Journal:Archives of Physical Medicine and Rehabilitation
Year, Volume, Issue, Page(s):15, 96, 8, Supplement 3, S256-S273, S273.e1-S273.e.14
Study identified psychotropic medication administration patterns during inpatient rehabilitation for traumatic brain injury (TBI) and examined their relationship to patient preinjury and injury characteristics. Data were obtained from 2,130 patients admitted to 10 acute inpatient rehabilitation centers as part of a comparative effectiveness study in which patient characteristics, environmental factors, and interventions were evaluated to identify factors associated with key TBI inpatient rehabilitation outcomes. Most frequently administered were narcotic analgesics, followed by antidepressants, anticonvulsants, anxiolytics, hypnotics, stimulants, antipsychotics, antiparkinson agents, and miscellaneous psychotropics. The psychotropic agents studied were administered to 95 percent of the sample, with 8.5 percent receiving only 1 and 31.8 percent receiving 6. Degree of psychotropic medication administration varied widely between sites. Univariate analyses indicated younger patients were more likely to receive anxiolytics, antidepressants, antiparkinson agents, stimulants, antipsychotics, and narcotic analgesics, whereas older patients were more likely to receive anticonvulsants and miscellaneous psychotropics.
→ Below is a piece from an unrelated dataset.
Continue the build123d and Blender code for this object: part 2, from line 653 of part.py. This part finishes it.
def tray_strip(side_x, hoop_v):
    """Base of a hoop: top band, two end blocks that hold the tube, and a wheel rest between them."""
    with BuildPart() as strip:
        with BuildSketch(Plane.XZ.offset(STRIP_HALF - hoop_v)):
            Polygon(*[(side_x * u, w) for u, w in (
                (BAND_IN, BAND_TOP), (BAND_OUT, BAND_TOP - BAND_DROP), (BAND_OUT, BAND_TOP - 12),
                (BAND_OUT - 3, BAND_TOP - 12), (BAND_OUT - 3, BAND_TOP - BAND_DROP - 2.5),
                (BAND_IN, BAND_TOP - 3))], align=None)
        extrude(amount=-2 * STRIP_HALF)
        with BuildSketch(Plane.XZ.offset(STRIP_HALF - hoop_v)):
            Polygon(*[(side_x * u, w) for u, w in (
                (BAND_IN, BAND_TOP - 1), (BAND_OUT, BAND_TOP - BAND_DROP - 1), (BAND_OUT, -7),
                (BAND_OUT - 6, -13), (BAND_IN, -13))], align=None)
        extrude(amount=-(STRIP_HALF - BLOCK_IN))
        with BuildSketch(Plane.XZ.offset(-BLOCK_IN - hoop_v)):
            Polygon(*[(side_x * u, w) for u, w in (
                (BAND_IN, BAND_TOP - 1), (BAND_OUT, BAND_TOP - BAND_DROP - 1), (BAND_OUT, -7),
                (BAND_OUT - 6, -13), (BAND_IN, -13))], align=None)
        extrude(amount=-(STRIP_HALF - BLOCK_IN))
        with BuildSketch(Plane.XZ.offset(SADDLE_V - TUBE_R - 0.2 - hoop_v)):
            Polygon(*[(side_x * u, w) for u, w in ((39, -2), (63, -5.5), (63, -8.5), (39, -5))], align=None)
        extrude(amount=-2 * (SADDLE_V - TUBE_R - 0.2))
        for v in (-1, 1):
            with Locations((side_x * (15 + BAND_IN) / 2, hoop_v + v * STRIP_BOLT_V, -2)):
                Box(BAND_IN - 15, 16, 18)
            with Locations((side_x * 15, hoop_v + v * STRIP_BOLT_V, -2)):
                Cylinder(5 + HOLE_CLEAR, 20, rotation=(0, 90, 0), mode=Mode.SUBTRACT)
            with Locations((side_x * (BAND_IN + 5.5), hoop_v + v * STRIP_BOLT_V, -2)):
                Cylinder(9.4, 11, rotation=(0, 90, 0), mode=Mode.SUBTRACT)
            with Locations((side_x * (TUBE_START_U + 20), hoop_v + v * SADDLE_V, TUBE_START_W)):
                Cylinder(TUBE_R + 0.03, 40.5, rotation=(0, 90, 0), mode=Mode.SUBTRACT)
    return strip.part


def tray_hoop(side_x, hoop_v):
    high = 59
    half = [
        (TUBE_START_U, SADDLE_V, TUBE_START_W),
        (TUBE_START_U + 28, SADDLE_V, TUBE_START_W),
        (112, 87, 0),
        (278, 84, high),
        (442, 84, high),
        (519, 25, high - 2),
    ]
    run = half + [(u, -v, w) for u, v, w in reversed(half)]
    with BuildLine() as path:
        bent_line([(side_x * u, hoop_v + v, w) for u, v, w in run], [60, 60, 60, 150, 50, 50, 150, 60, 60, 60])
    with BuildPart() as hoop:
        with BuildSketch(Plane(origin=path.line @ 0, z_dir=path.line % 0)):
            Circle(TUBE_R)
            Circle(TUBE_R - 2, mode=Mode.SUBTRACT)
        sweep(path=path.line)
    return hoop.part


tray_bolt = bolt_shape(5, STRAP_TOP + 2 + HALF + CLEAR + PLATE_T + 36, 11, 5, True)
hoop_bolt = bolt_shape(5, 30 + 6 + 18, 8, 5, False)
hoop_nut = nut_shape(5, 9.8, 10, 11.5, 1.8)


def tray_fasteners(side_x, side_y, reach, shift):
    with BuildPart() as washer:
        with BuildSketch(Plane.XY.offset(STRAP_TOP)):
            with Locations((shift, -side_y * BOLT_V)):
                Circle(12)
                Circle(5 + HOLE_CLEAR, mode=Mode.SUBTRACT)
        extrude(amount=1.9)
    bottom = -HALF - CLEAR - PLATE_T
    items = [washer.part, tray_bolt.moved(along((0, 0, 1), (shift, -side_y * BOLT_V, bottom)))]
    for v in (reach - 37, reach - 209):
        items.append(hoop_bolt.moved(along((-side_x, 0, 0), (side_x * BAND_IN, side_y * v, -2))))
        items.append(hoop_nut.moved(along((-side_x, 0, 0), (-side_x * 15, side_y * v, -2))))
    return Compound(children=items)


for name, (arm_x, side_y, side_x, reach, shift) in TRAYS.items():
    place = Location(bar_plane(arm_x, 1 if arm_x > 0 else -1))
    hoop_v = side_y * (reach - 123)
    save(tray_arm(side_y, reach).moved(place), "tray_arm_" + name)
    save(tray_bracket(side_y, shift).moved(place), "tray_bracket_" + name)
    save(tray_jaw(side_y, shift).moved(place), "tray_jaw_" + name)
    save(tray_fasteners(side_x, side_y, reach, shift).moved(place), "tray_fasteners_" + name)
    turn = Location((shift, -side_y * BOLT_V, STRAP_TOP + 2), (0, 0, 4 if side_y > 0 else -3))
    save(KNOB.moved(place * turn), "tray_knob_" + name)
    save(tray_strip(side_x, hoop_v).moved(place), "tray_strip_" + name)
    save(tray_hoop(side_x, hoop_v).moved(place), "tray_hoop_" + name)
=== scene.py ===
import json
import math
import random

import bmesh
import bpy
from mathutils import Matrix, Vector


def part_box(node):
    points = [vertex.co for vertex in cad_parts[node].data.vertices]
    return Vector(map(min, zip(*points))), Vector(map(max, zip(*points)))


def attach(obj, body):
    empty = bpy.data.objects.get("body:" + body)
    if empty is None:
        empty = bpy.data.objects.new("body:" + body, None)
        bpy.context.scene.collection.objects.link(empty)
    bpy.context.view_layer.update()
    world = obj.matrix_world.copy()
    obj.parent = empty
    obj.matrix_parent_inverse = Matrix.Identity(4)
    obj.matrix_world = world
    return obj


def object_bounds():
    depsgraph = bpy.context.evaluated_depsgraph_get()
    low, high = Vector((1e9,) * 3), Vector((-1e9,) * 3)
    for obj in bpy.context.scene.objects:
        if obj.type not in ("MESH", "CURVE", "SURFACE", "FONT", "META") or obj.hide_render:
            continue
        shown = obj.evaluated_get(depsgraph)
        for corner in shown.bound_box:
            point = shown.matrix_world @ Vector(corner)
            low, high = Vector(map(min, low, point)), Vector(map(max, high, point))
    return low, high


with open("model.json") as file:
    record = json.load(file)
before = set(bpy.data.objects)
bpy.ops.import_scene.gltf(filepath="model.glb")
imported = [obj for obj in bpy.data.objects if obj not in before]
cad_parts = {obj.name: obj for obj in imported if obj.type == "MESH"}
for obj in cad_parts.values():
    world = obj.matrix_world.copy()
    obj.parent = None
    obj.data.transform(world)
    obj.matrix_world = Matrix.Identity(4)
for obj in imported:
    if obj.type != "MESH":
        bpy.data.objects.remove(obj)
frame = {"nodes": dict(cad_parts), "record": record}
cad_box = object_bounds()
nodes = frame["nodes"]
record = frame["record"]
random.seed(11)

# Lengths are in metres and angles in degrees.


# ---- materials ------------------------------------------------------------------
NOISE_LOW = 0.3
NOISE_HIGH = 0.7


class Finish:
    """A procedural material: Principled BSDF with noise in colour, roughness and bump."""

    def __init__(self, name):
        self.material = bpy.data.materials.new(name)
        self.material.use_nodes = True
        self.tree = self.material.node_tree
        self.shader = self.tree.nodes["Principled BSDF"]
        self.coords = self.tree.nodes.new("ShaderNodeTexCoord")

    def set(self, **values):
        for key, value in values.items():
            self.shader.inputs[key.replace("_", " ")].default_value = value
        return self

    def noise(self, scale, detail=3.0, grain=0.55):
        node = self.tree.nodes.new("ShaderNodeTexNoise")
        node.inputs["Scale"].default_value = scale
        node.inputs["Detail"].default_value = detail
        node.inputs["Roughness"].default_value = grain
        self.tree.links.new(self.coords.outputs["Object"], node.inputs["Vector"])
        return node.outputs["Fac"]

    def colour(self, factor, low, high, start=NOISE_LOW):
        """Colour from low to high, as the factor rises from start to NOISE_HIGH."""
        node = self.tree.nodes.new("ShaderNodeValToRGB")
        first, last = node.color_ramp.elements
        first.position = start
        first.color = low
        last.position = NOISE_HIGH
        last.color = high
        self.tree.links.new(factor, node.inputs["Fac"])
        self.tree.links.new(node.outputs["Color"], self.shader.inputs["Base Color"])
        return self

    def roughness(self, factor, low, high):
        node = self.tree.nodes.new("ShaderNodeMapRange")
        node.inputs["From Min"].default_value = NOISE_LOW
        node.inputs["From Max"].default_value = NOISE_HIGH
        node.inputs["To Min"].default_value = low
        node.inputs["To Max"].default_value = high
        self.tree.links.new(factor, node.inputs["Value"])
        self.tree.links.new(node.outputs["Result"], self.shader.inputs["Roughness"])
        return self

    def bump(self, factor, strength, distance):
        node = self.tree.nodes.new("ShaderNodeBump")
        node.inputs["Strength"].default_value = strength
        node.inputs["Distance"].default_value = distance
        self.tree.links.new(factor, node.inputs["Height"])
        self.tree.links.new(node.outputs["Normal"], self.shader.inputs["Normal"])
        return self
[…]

Men were more likely to receive antipsychotics. All medication classes were less likely administered to Asians and more likely administered to those with more severe functional impairment. Use of anticonvulsants was associated with having seizures at some point during acute care or rehabilitation stays. Narcotic analgesics were more likely for those with history of drug abuse, history of anxiety and depression, and severe pain during rehabilitation. Psychotropic medication administration increased rather than decreased during the course of inpatient rehabilitation in each of the medication categories except for narcotics.